Der Titel des LaG-Magazins im April verweist bereits darauf, dass Gedenkstätten an ehemaligen Orten nationalsozialistischen Terrors ihre eigene(n) Geschichte(n) haben. Diese sind mit vielen Ambivalenzen verbunden: mit den Kämpfen ehemals Verfolgter um Anerkennung und Gedenken – häufig gegen Mehrheiten in den postnationalsozialistischen Gesellschaften, die zu vergessen suchten – ebenso wie mit erinnerungs- bzw. geschichtspolitischen Engagements von Aktivist*innen. Und sie sind in der Bundesrepublik erst spät verknüpft mit staatlichem Engagement, das bis heute nicht frei von geschichtspolitischen Instrumentalisierungen ist, während die DDR als „per se antifaschistischer Staat“ jede Verantwortung für die NS-Verbrechen ablehnte – diese Politik war nicht zwangsläufig von ehemaligen Tätern getragen, sondern von Menschen, die selbst als Sozialist*innen, Kommunist*innen oder als Jüdinnen*Juden verfolgt wurden. In Österreich wiederum bildete die Erzählung vermeintlich „das erste Opfer Hitlers“ gewesen zu sein, die Grundlage für Erinnerungsverweigerung und Anerkennung von eigener Schuld. Die Auseinandersetzung mit Gedenkstättengeschichte(n) ist deshalb nicht selbstbezüglich. Sie kann vielmehr den komplexen Fortgang von Geschichte aufzeigen und so ein gesellschaftliches Reflexionsangebot machen.
Gemeinsam mit der Bundeszentrale für politische Bildung organisiert die KZ-Gedenkstätte Neuengamme die Tagung „Gedenkstättengeschichte(n). Gedenkstätten in postnationalsozialistischen Gesellschaften von 1945 bis heute – Bestandsaufnahmen und Perspektiven“, die vom 12. bis 14. Mai in Hamburg stattfindet. In diesem Zusammenhang erscheint auch dieses LaG-Magazin, das die Tagung vorbereiten und begleiten soll.
Frederik Schetter stellt den Zusammenhang von politischer Bildung und Gedenkstättengeschichte(n) her und diskutiert, wie Gedenkstättengeschichte zu einem Verständnis von Gewordensein von Geschichte in Bildungskontexten beitragen kann.

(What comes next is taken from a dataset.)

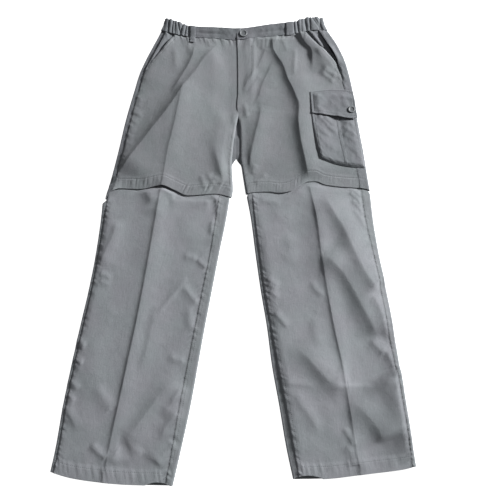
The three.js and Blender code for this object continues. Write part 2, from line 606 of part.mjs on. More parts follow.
function kneeZip(side) {
  const outward = OUTWARD[side];
  const start = KNEE_LINE[side] + GAP;
  const high = LEG_FLOOR + LEG_SLIM;
  const low = LEG_FLOOR;
  return wall(`knee_zip_${side}`, zipTape, ZIP_COLUMNS, [start, start + ZIP_TAPE], (column, y, inner) => {
    const deep = inner ? CLOTH - 0.1 : 0;
    const edge = along(SHORTS[side], 'y', 'edge', y) - outward * (LEG_INSET + SLIM_ROLL);
    const innerEdge = along(MIDDLE, 'y', FRONT_EDGE[side], y) + outward * (LEG_INSET + SLIM_ROLL);
    const swing = Math.sin(column.t * Math.PI) * (SLIM_ROLL - deep);
    const rise = Math.cos(column.t * Math.PI) * ((high - low) / 2 - deep);
    if (column.part === 'top') return [mix(edge, innerEdge, column.t), y, high - deep];
    if (column.part === 'under') return [mix(innerEdge, edge, column.t), y, low + deep];
    if (column.part === 'innerEdge') return [innerEdge - outward * swing, y, (high + low) / 2 + rise];
    return [edge + outward * swing, y, (high + low) / 2 - rise];
  }, true);
}

// Waistband: flat front parts, gathered sides that wrap round the edges, and the back underneath.
const SIDE_JOIN = { right: -107, left: 130 };
const LOOP_CLEAR = 11;
const GATHERS = 10;
const GATHER_RAISE = 1.3;
const BAND_ROWS = range(0, 1, 2);

function bandPoint(x, v, z, under = 0) {
  const seam = waistSeam(x, under) + GAP / 2;
  return [x, mix(seam, along(WAIST_TOP, 'x', 'y', x), v), z];
}

function waistbandFront(side) {
  const outer = SIDE_JOIN[side] - OUTWARD[side] * GAP / 2;
  return wall(`waistband_front_${side}`, twill, range(0, 1, 10), BAND_ROWS, (column, v, inner) => {
    const fly = along(MIDDLE, 'y', 'frontLeft', mix(473, 505, v));
    const end = side === 'right' ? fly + FLY_LAP : fly + GAP / 2;
    const x = mix(end, outer, column);
    const lift = side === 'left' ? (BAND_WALL + GAP) * (1 - smoothstep(fly + 28, fly + 48, x)) : 0;
    return bandPoint(x, v, LOFT + BAND_RAISE + lift - (inner ? BAND_WALL : 0));
  });
}

// Gathered cloth over elastic: ridges of uneven height, which start clear of the belt loop.
function gatherRaise(t) {
  const uneven = 0.75 + 0.25 * Math.sin(t * 17 + 1);
  return GATHER_RAISE * uneven * (0.5 - 0.5 * Math.cos(2 * Math.PI * GATHERS * t));
}

function waistbandSide(side) {
  const outward = OUTWARD[side];
  const join = SIDE_JOIN[side] + outward * GAP / 2;
  const columns = [
    { part: 'join', t: 0 },
    ...range(0, 1, 3 * GATHERS).map((t) => ({ part: 'top', t })),
    ...range(0, 1, 6).slice(1, -1).map((t) => ({ part: 'edge', t })),
    ...range(0, 1, 2).map((t) => ({ part: 'under', t })),
  ];
  return wall(`waistband_side_${side}`, twill, columns, BAND_ROWS, (column, v, inner) => {
    const deep = inner ? BAND_WALL : 0;
    const high = LOFT + BAND_RAISE;
    const y = mix(502, 536, v);
    const rollStart = along(SHORTS[side], 'y', 'edge', y) - outward * EDGE_ROLL;
    const turn = column.t * Math.PI;
    if (column.part === 'join') return bandPoint(join, v, high - deep);
    if (column.part === 'top') {
      const raise = inner ? 0 : gatherRaise(column.t);
      const [x, at, z] = bandPoint(mix(join + outward * LOOP_CLEAR, rollStart, column.t), v, high - deep + raise);
      return [x, at + 0.8 * v * gatherRaise(column.t), z];
    }
    if (column.part === 'edge') {
      const x = rollStart + outward * (EDGE_ROLL - deep) * Math.sin(turn);
      return bandPoint(x, v, high / 2 + (high / 2 - deep) * Math.cos(turn));
    }
    return bandPoint(mix(rollStart, join, column.t), v, deep, 1);
  });
}

const BACK_LOOPS = [
  { name: 'belt_loop_back_right', x: -60 },
  { name: 'belt_loop_back_middle', x: 8 },
  { name: 'belt_loop_back_left', x: 78 },
];
const LOOP_WIDTH = 12;
const LOOP_WALL = 1.2;

function waistbandBack() {
  const ends = [SIDE_JOIN.right + GAP / 2, SIDE_JOIN.left - GAP / 2];
  const half = LOOP_WIDTH / 2;
  const columns = BACK_SEAM_KNOTS.filter((knot) => knot > ends[0] && knot < ends[1]);
  columns.push(...ends);
  for (const loop of BACK_LOOPS) {
    columns.push(loop.x - half - 4, loop.x - half - 1, loop.x + half + 1, loop.x + half + 4);
  }
  columns.sort((a, b) => a - b);
  return wall('waistband_back', twill, columns, BAND_ROWS, (x, v, inner) => {
    const overLoop = BACK_LOOPS.some((loop) => Math.abs(x - loop.x) < half + 2);
    return bandPoint(x, v, (overLoop ? LOOP_WALL + GAP : 0) + (inner ? BAND_WALL : 0), 1);
  });
}

function backLoop(loop) {
  const half = LOOP_WIDTH / 2;
  return wall(loop.name, twill, [loop.x - half, loop.x + half], BAND_ROWS, (x, v, inner) => (
    bandPoint(x, v, inner ? LOOP_WALL : 0, 1)
  ));
}

// Belt loops in front: folded strips from the band's top edge to below its seam, arched clear of it.
const FRONT_LOOPS = [
  { name: 'belt_loop_front_right', x: -107, width: 12, drop: 14 },
  { name: 'belt_loop_front_left', x: 130, width: 16, drop: 10 },
];
const LOOP_ARCH = 1.6;

function frontLoop(loop) {
  const columns = [loop.x - loop.width / 2, loop.x, loop.x + loop.width / 2];
  return wall(loop.name, twill, columns, range(0, 1, 6), (x, v, inner) => {
    const low = along(WAIST_SEAM, 'x', 'y', x) - loop.drop;
    const high = along(WAIST_TOP, 'x', 'y', x) - 0.5;
    const face = LOFT + BAND_RAISE + GAP + LOOP_WALL + LOOP_ARCH * Math.sin(Math.PI * v);
    return [x, mix(low, high, v), face - (inner ? LOOP_WALL : 0)];
  });
}

// Fly zip: closed tape under the right front, behind the overlap.
function flyZip() {
  return wall('fly_zip', zipTape, [-10, 4, 20], range(306, 462, 6), (across, y, inner) => {
    const x = along(MIDDLE, 'y', 'frontLeft', y) + across;
    return [x, y, LOFT - CLOTH - GAP - (inner ? 1 : 0)];
  });
}

// Hip pocket facing: seen inside the slanted mouth, one layer below the front panel.
function pocketFacing(side) {
  const outward = OUTWARD[side];
  const lowest = side === 'right' ? 392 : 366;
  return wall(`hip_pocket_facing_${side}`, twillDark, range(0, 1, 3), range(lowest, WAIST_ROW, 6), (t, row, inner) => {
    let x = 0;
    let y = row;
    for (let pass = 0; pass < 3; pass += 1) {
      const seam = along(SHORTS[side], 'y', 'seam', y) - outward * GAP / 2;
      const hidden = along(POCKET_MOUTH[side], 'y', 'x', y) - outward * 14;
      x = mix(seam, hidden, t);
      y = shortsRow(side, x, row, 0);
    }
    return [x, y, LOFT - CLOTH - GAP - (inner ? CLOTH : 0)];
  });
}

// Cargo pocket on the left thigh: a bellows patch with a pleat, open at the top under its flap.
const CARGO_WALL = 1.5;
const CARGO_DEPTH = 3.0;
const CARGO_TOP = 316;
const CARGO_SIDE = 7;
const PLEAT_RAISE = 0.8;
const CARGO_LEFT = [
  { y: 160, x: 194 }, { y: 201, x: 185 }, { y: 234, x: 181 }, { y: 272, x: 178 }, { y: 340, x: 175 },
];
const CARGO_BOTTOM = [{ x: 190, y: 163 }, { x: 230, y: 150 }, { x: 264, y: 144 }, { x: 296, y: 142 }];
const FLAP_TOP = [{ x: 175, y: 330 }, { x: 194, y: 334 }, { x: 225, y: 338 }, { x: 251, y: 338 }, { x: 280, y: 331 }];
const FLAP_BOTTOM = [
  { x: 178, y: 275 }, { x: 199, y: 272 }, { x: 237, y: 267 }, { x: 267, y: 262 }, { x: 284, y: 264 },
];
const CARGO_SPAN = 110;

function cargoPocket() {
  const nearSide = [0, 2.3, 4.6, CARGO_SIDE].map((mm) => mm / CARGO_SPAN);
  const pleat = [0.55, 0.57, 0.66, 0.68];
  const columns = [...nearSide, 0.2, 0.35, 0.46, ...pleat, 0.78, 0.87, ...nearSide.map((u) => 1 - u).reverse()];
  const nearBottom = [0, 2.3, 4.6, CARGO_SIDE].map((mm) => 1 - mm / 165).reverse();
  const rows = [...range(0, 0.85, 7), ...nearBottom];
  return wall('cargo_pocket', twill, columns, rows, (u, v, inner) => {
    let x = 0;
    let y = mix(CARGO_TOP, 150, v);
    for (let pass = 0; pass < 3; pass += 1) {
      const outer = along(SHORTS.left, 'y', 'edge', y) - 4;
      x = mix(along(CARGO_LEFT, 'y', 'x', y), outer, u);
      y = mix(CARGO_TOP, along(CARGO_BOTTOM, 'x', 'y', x), v);
    }
    const fromBorder = Math.min(u * CARGO_SPAN, (1 - u) * CARGO_SPAN, (1 - v) * 165) / CARGO_SIDE;
    const rise = Math.sin(Math.min(1, fromBorder) * Math.PI / 2);
    const pleated = !inner && u > 0.56 && u < 0.67 ? PLEAT_RAISE * rise * (1 - smoothstep(250, 262, y)) : 0;
    return [x, y, LOFT + GAP + CARGO_DEPTH * rise + (inner ? 0 : CARGO_WALL) + pleated];
  });
}

// Its flap, sewn along the top and lying over the pocket.
function cargoFlap() {
  return wall('cargo_flap', twill, range(0, 1, 8), [0, 0.07, 0.14, 0.2, 0.5, 0.8, 1], (u, v, inner) => {
    let x = mix(176, 280, u);
    let y = 300;
    for (let pass = 0; pass < 3; pass += 1) {
      const outer = along(SHORTS.left, 'y', 'edge', y) - 2;
      x = mix(along(CARGO_LEFT, 'y', 'x', y), outer, u);
      y = mix(along(FLAP_TOP, 'x', 'y', x), along(FLAP_BOTTOM, 'x', 'y', x), v);
    }
    const lift = (CARGO_DEPTH + CARGO_WALL + GAP) * smoothstep(0, 0.2, v);
    return [x, y, LOFT + GAP + lift + (inner ? 0 : CARGO_WALL)];
  });
}

// Four-hole buttons with a raised rim: turned discs, seated on the cloth.
function button(name, radius, x, y, z) {
  const profile = [
    [0, 0], [radius - 1, 0], [radius, 0.8], [radius, 2.2], [radius - 0.9, 3], [radius - 2.3, 2.8],
    [radius - 3.2, 2], [0, 1.7],
  ].map(([r, h]) => new THREE.Vector2(r, h));
  const lathe = new THREE.LatheGeometry(profile, 22);
  lathe.rotateX(Math.PI / 2);
  const mesh = new THREE.Mesh(lathe, horn);
  mesh.name = name;
  mesh.position.set(x, y, z);
  return mesh;
}

const trousers = new THREE.Group();
trousers.name = 'zip_off_trousers';
for (const side of ['right', 'left']) {
  trousers.add(shortsFront(side), shortsBack(side), legFront(side), legBack(side), kneeZip(side));
  trousers.add(waistbandFront(side), waistbandSide(side), pocketFacing(side));
}
trousers.add(waistbandBack(), flyZip(), cargoPocket(), cargoFlap());
BACK_LOOPS.forEach((loop) => trousers.add(backLoop(loop)));
FRONT_LOOPS.forEach((loop) => trousers.add(frontLoop(loop)));
trousers.add(button('waist_button', 9, 17, 493, LOFT + BAND_RAISE + BAND_WALL + 2 * GAP));
trousers.add(button('cargo_button', 8.5, 270, 286, LOFT + CARGO_DEPTH + 2 * CARGO_WALL + 3 * GAP));

// The origin goes to the middle of the outline, on the surface underneath.
const outline = new THREE.Box3().setFromObject(trousers);
trousers.position.set(-(outline.min.x + outline.max.x) / 2, -(outline.min.y + outline.max.y) / 2, -outline.min.z);
trousers.updateMatrixWorld(true);

export default trousers;
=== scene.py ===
import math
import bpy
import numpy as np
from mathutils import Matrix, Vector
from mathutils.bvhtree import BVHTree


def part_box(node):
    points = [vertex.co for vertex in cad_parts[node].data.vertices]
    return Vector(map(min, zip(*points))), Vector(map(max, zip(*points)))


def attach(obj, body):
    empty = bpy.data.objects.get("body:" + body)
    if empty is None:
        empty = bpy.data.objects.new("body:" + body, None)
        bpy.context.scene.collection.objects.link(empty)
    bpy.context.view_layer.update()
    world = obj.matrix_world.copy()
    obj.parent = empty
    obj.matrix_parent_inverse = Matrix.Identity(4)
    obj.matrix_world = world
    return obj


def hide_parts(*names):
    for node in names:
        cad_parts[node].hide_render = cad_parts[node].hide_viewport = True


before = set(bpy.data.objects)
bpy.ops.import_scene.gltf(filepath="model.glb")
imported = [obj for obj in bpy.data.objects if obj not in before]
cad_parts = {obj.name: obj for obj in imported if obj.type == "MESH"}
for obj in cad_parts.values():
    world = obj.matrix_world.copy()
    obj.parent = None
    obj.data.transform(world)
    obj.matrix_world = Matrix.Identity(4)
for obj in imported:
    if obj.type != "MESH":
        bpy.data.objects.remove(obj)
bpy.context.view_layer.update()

# White paper sweep under the trousers, one large soft light high on the right and a pale room.
# The camera stands almost over them, leaning back a little from the hems, and no lens blur.
MM = 0.001
BUTTON_AT = (17, 493)            # the waist button in the drawing that all sizes below are taken from
AIM_AT = (33, -50)
CAMERA_TILT = math.radians(13.6)
CAMERA_DISTANCE = 1186
PHOTO_FOCAL = 536 / 500          # focal length as a share of the picture's width

button_low, button_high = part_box("waist_button")
ORIGIN = np.array([(button_low.x + button_high.x) / 2, (button_low.y + button_high.y) / 2, 0])
ORIGIN[:2] -= np.array(BUTTON_AT) * MM


def place(x, y, z):
    """A point of the drawing, in millimetres, as a point of the row's frame in metres."""
    return Vector(ORIGIN) + Vector((x, y, z)) * MM


def linear(code):
    """An sRGB hex colour as linear RGBA."""
    channels = [int(code[k:k + 2], 16) / 255 for k in (1, 3, 5)]
    return [c / 12.92 if c <= 0.04045 else ((c + 0.055) / 1.055) ** 2.4 for c in channels] + [1]


def add(tree, kind, inputs=None, **settings):
    """One shader node with its settings; each input is a value or another node's output."""
    made = tree.nodes.new(kind)
    for name, value in settings.items():
        setattr(made, name, value)
    for name, value in (inputs or {}).items():
        if isinstance(value, bpy.types.NodeSocket):
            tree.links.new(value, made.inputs[name])
        else:
            made.inputs[name].default_value = value
    return made


def new_material(name):
    """An empty node material and its tree."""
    made = bpy.data.materials.new(name)
    made.use_nodes = True
    made.node_tree.nodes.clear()
    return made, made.node_tree


def bump(tree, strength, distance, height, normal=None):
    """Normal of a bump, over another normal where one is given; its distance is in metres."""
    inputs = {"Strength": strength, "Distance": distance, "Height": height}
    if normal is not None:
        inputs["Normal"] = normal
    return add(tree, "ShaderNodeBump", inputs).outputs["Normal"]


def surface(tree, inputs):
    """The material's one shader, joined to its output."""
    shader = add(tree, "ShaderNodeBsdfPrincipled", inputs)
    add(tree, "ShaderNodeOutputMaterial", {"Surface": shader.outputs["BSDF"]})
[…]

Cornelia Siebeck geht der Frage nach, ob es sich bei der Geschichte von Gedenkstätten an historischen Orten ehemaliger Konzentrationslager um eine abgeschlossene Nachgeschichte handelt. Schlaglichtartig zeigt sie die Veränderungen der Gedenkstätten auf.
In einem über E-Mails organisierten Gespräch haben sich Andrea Genest, Elke Gryglewski, Jonas Kühne, Norbert Reichling und Heidemarie Uhl über ihre Erfahrungen in Gedenkstätten und zur Relevanz von Gedenkstättengeschichte(n) ausgetauscht.
Im Besprechungsteil stellt Thomas Hirschlein mit dem Sammelband von Detlef Garbe „Die vergessenen KZs? Gedenkstätten für die Opfer des NS-Terrors in der Bundesrepublik“ aus dem Jahr 1983 eine frühe Grundlagenarbeit zu Gedenkstätten vor.
Pascal Beck bespricht ebenfalls ein für die Auseinandersetzung mit Geschichts- und Erinnerungspolitik klassisches Buch. Er hat sich mit Bernd Eichmanns „Versteinert, Verharmlost, Vergessen. KZ-Gedenkstätten in der Bundesrepublik Deutschland“ aus dem Jahr 1985 auseinandergesetzt.
Thomas Hirschlein und Ingolf Seidel stellen eine Auswahl von Informationen und Bildungsangeboten verschiedener Gedenkstätten zur Auseinandersetzung mit deren Geschichte nach 1945 vor.
Eine von kommentierte Cornelia Siebeck kommentierte Literaturliste ergänzt die beiden Rezensionen und gibt Tipps zum Weiterlesen.